Respiro fundo e inspiro novamente a data de hoje.  Fez esta noite um ano que tive medo de te perder. Que senti mesmo que te podia perder, não era “só” mais uma infecção.

Segundo internamento. A evoluir favoravelmente até que, no segundo dia à noite, tudo começou a piorar.
Não me vou alongar, não quero reviver e neste momento já não sinto necessidade de libertar tanta coisa que ficou presa na altura. Estavas pior, eu sabia. EU SABIA.

A enfermeira insistia que era da barriga, que estavas com cólicas e que estavas constipada (tinhas espirrado duas vezes ou três, como sempre o fizeste desde que nasceste e nada tinha a ver com constipação). E eu a ver-te pior. E ela a ignorar. A minha mãe viu o mesmo que eu. Foi atrás da enfermeira, chame a médica por favor!

A médica apareceu. Foi um ANJO a quem devo muito. Devo-te a ela, provavelmente.
A enfermeira, a passar a informação, insistia na constipaçãozinha, nas cólicas (sim, que tinhas). E eu perdi a presença de espírito. Gritei. Toda a minha alma gritou por ti.

Páre de dizer que é constipação! Ela está mal, está a piorar, ela não está bem!!!! Páre de dizer que é disso porque não é, eu conheço a minha filha, EU CONHEÇO-A E ELA NÃO ESTÁ NADA BEM!!!!!!!

A médica parou, olhou para mim e disse “esta bebé não está nada bem e a mãe também não. A mãe conhece-a melhor do que nós, vamos já dar-lhe mais antibióticos e vamos ter de fazer todos os exames, está bem?” “Faça o que for preciso, mas ponha-a bem!!!!!!”

Mais análises ao sangue, à urina, às fezes e punção lombar.

Foste colocada com monitorização cardíaca e respiratória. Quando finalmente adormeceste eu repousei perto de ti, mas o meu coração, cérebro e tudo o mais parou, congelou, quando o monitor desatou a apitar. Pensei mil e uma coisas, rezei a todos os deuses naqueles segundos seguintes. Mas era só mau contacto. Estavas estável.

Infecção urinária, gastroenterite e sepsis.

(Nessa semana o F., que também estava no isolamento, um rapagão de barba rija com quem já me tinha cruzado durante o primeiro internamento, partiu. Nunca cheguei a falar ele ou com a mãe. Mesmo assim, senti uma profunda solidariedade e pena por aquela mãe, por aquela perda e dor tão grande que parece impossível existir. Nessa noite acordei várias vezes, completamente em choque. Hoje, o meu coração também está com aquela mãe.)
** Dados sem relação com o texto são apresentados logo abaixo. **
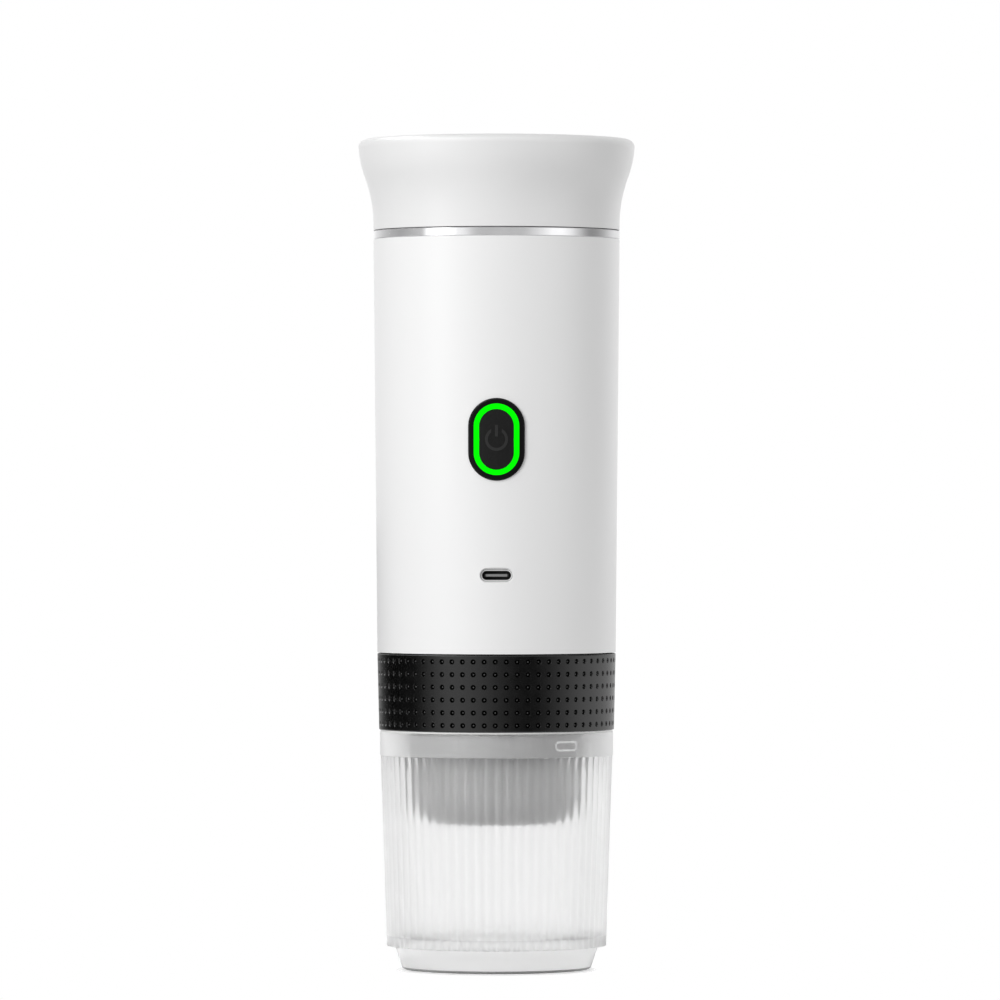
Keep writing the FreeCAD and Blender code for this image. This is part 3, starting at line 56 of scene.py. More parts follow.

Desta vez não consegui atender telefonemas. Sei que queriam dar apoio mas, no fundo e inconscientemente, também precisavam de boas notícias. Do meu apoio. Que fosse eu a dar alento, a descansar. E eu simplesmente não conseguia dá-lo. Escolhi ir falando com algumas pessoas que me “aguentassem”, me distraíssem nos momentos em que ela ia ser picada de novo, que me mantivessem em cima e me dessem força. E quanta me deram!

Nos dias que se seguiram eu fui cada vez mais ao fundo apesar de tu, aos poucos, teres começado a melhorar. Sentia-me completamente impotente. Ao contrário do que seria esperado, não deixaste de mamar, nem mesmo quando te puseram a soro para controlar a eliminação de líquidos. Até que uma vez vomitaste um pouco. E a seguir não quiseste mamar. Perfeitamente normal, tendo em conta o contexto. Perfeitamente expectável. Mas nesse momento eu senti que a única coisa que ainda podia fazer por ti tinha sido suspensa. Queria por-te boa, precisava de te ver boa, longe dali. Mas não podia fazer nada que outros não pudessem fazer também ou muito melhor. Não te podia salvar e só podia esperar…

A dor que senti era verdadeiramente insuportável. Como se ocupasse todo o meu peito e tirasse a minha alma. Quase não conseguia engolir, respirar, mexer-me. A dor de te ver assim era absurda, imensa, um atropelamento constante. A dor não acabava porque o amor também não. (Não imagino sequer a força, coragem e resistência que as mães com filhos doentes durante meses, anos, precisam de ter…)

Até ao momento em que começaste a chorar. A avó pegou em ti mas não acalmaste. Peguei eu e tu sossegaste. E aprendi que o pouco que eu tinha era muito.

Foi nestes momentos que compreendi verdadeiramente a necessidade de acreditarmos em algo maior do que nós.

Mas já passou um ano. E decidi que seria de celebração o dia de ontem. E foi. E hoje também.

Já passou um ano! Fomos ver o farol, como te prometi que o faríamos depois de teres ficado tão deslumbrada com o desenho do farol que havia na parede da sala de observação. E veremos muitos mais. Mesmo no escuro há sempre uma luz à nossa espera.